Having reneged on that commitment, which it has given numerous times—that is, by not only the current minister but also the previous industrial relations minister—the commonwealth government was unable to give us any details other than what it has provided to the media. So, after nine months of talk there is still no detail of these changes—how they are to be applied; when they are to be applied; and what process we might have to discuss these laws with the commonwealth government—other than the rather disturbing facts the government has provided to the media and comments that the Prime Minister and the workplace relations minister, Kevin Andrews, have made over the past nine months.

The ministers who attended this meeting were hopeful that we could get commitment from the workplace relations minister that no worker would be worse off under these proposals. A similar commitment was sought to that given by John Howard in 1996. We asked Mr Andrews to re-affirm that commitment. However, he refused to sign a guarantee that no Australian worker would be worse off as a result of these proposed changes and made it clear that he would not be in a position to sign that document at any time in the future.

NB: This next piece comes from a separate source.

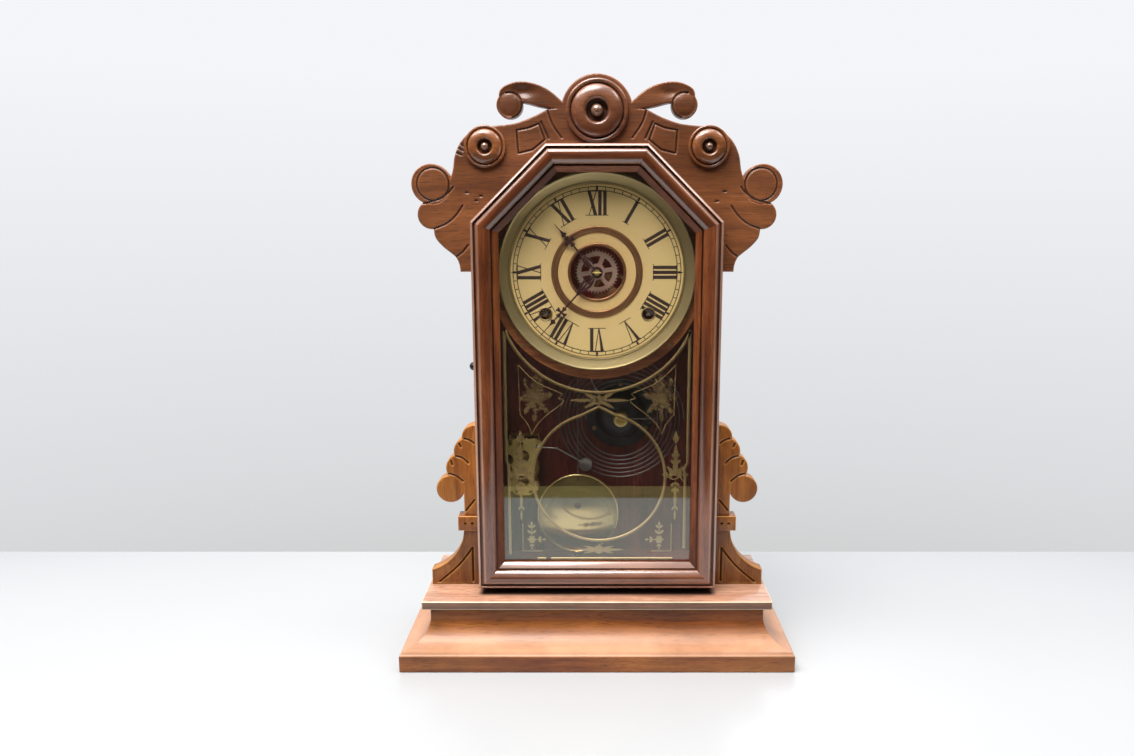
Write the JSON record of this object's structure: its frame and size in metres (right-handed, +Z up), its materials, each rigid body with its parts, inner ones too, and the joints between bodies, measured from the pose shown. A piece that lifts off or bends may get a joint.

The laws, as we have been told in general, will have immediate impact in the ACT once they are passed by federal parliament. That is, the ACT will become the guinea pig for the rest of Australia to see how these laws are applied. They will exempt 95 per cent of the ACT private sector work force from unfair dismissal laws. That means that around 100,000 workers in the ACT—juniors, casuals, apprentices, shift workers, permanent workers—will no longer have access to a low-cost, independent remedy should they be dismissed unlawfully. That makes the workplace more vulnerable, as 100,000 workers in the ACT can be sacked on the spot for no reason at all and have no access to remedy other than funding their own case to the Federal Court. I do not know how many juniors and apprentices are in a position to fund such legal action.

The changes to minimum award standards and the commonwealth’s proposed minimum standards that are being talked about will mean that professionals such as nurses could lose up to 33 per cent or around $18,000 per year from their salaries. Restaurant workers could have wages cut by 20 per cent. Hotel receptionists could lose up to $9,000 a year. Tradespeople could have a pay cut of up to 16 per cent, including the loss of payments for supervising and specialist qualifications, and cleaners could lose up to 27 per cent.